The fastest winds ever observed in our solar system were created by Neptune’s Great Dark Spot (GDS), which produced wind speeds in excess of 1,500 mph (2,400 kph). That’s almost 10 times faster than the minimum wind speeds necessary for a terrestrial cyclone to qualify as a Category 5 Hurricane on the Saffir-Simpson Scale. 1,500 miles per hour is also five times faster than the highest wind speeds ever observed in a terrestrial tornado, which is to say five times faster than fastest winds ever seen on Earth.

It should be noted that the GDS’s solar system-best wind speeds occurred at the edge of the GDS. In fact, the highest wind speeds in all the great planetary “spot” storms occur on their edges, as the interiors of these spots are usually stagnant air masses. In the case of the GDS, scientists theorize this storm as a massive hole in the methane cloud deck of Neptune, literally a great empty spot in the atmosphere similar to the hole in Earth’s ozone layer. Those theories may never be confirmed, as the GDS disappeared before the Hubble Telescope was scheduled to observe it in 1994.

However, the GDS — and its record-setting winds — may still rage on Neptune as a “conventional” cyclone somewhere beneath the visible cloud layer, having dissipated its great empty center.
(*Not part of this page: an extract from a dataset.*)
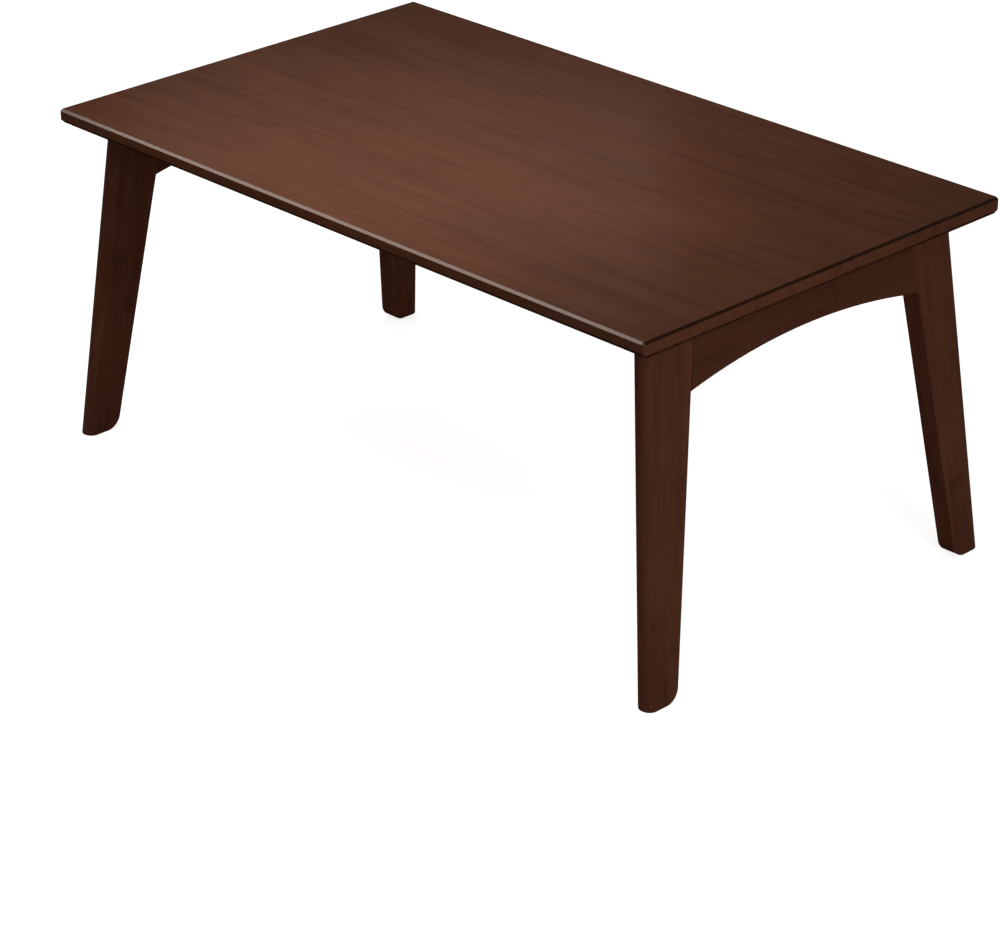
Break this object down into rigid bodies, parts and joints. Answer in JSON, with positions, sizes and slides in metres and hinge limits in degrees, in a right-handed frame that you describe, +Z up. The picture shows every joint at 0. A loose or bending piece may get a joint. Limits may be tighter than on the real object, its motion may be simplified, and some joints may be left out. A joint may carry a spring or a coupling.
{
  "type": "folding coffee table",
  "caption": "Low rectangular bamboo table on two splayed leg frames with arched rails that hinge flat against the underside and are held by a springy lock strip.",
  "frame": {"origin": "on the floor under the middle of the tabletop", "axes": "+X along the long side, +Y along the short side, +Z up; the table stands open"},
  "size_m": [0.8208, 0.482, 0.362],
  "materials": {
    "top_bamboo": "dark walnut stain under satin lacquer",
    "frame_bamboo": "dark walnut stain under satin lacquer",
    "strip_bamboo": "dark walnut stain under satin lacquer",
    "dowel_bamboo": "bare",
    "hinge_steel": "bright zinc",
    "screw_steel": "bright zinc",
    "black_screw": "black oxide"
  },
  "bodies": {
    "table": {"tabletop": "top_bamboo", "lock_strip": "strip_bamboo", "strip_spacer_block": "strip_bamboo", "strip_screws": "black_screw", "right_front_hinge_table_leaf": "hinge_steel", "right_front_hinge_pin": "hinge_steel", "right_front_table_leaf_screws": "screw_steel", "right_rear_hinge_table_leaf": "hinge_steel", "right_rear_hinge_pin": "hinge_steel", "right_rear_table_leaf_screws": "screw_steel", "left_front_hinge_table_leaf": "hinge_steel", "left_front_hinge_pin": "hinge_steel", "left_front_table_leaf_screws": "screw_steel", "left_rear_hinge_table_leaf": "hinge_steel", "left_rear_hinge_pin": "hinge_steel", "left_rear_table_leaf_screws": "screw_steel"},
    "right_leg_frame": {"right_apron_rail": "frame_bamboo", "right_front_leg": "frame_bamboo", "right_front_joint_dowels": "dowel_bamboo", "right_front_hinge_frame_leaf": "hinge_steel", "right_front_frame_leaf_screws": "screw_steel", "right_rear_leg": "frame_bamboo", "right_rear_joint_dowels": "dowel_bamboo", "right_rear_hinge_frame_leaf": "hinge_steel", "right_rear_frame_leaf_screws": "screw_steel"},
    "left_leg_frame": {"left_apron_rail": "frame_bamboo", "left_front_leg": "frame_bamboo", "left_front_joint_dowels": "dowel_bamboo", "left_front_hinge_frame_leaf": "hinge_steel", "left_front_frame_leaf_screws": "screw_steel", "left_rear_leg": "frame_bamboo", "left_rear_joint_dowels": "dowel_bamboo", "left_rear_hinge_frame_leaf": "hinge_steel", "left_rear_frame_leaf_screws": "screw_steel"}
  },
  "joints": [
    {"name": "right_frame_hinge", "type": "hinge", "parent": "table", "child": "right_leg_frame", "pos_m": [0.34901, 0, 0.3432], "axis": [0, 1, 0], "range_deg": [0, 96.4], "deforming": ["lock_strip"]},
    {"name": "left_frame_hinge", "type": "hinge", "parent": "table", "child": "left_leg_frame", "pos_m": [-0.34901, 0, 0.3432], "axis": [0, -1, 0], "range_deg": [0, 96.4], "deforming": ["lock_strip"]}
  ]
}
Meanwhile, a very similar phenomenon has since appeared in Neptune’s northern hemisphere, creating an extraterrestrial cyclone known as the Northern Great Dark Spot.

Finally, when referring to the windy record-breaker, scientists would prefer you be specific and call it Neptune’s Great Dark Spot or, even more precisely, Neptune’s Great Dark Spot of 1989. That’s not just because Neptune has since developed a new GDS, but because Jupiter has one as well — and it might be bigger than the Great Red Spot.

Jupiter’s GDS was first observed in 2000 by the Cassini probe. It appears and disappears for months at a time, unlike the multi-century lifespan of the Great Red Spot. Moreover, Jupiter’s Great Dark Spot sits above the planet’s northern pole — where’s it’s not so easily observed. Also, it’s invisible to the naked eye, appearing only under ultraviolet inspection. But when you see Jupiter’s GDS, it’s usually twice the diameter of Earth and can grow even larger — to diameters that eclipse even the Great Red Spot.

That’s not just some astonishing astronomic observation; it’s a meteorologically mind-boggling moment of Geek Trivia.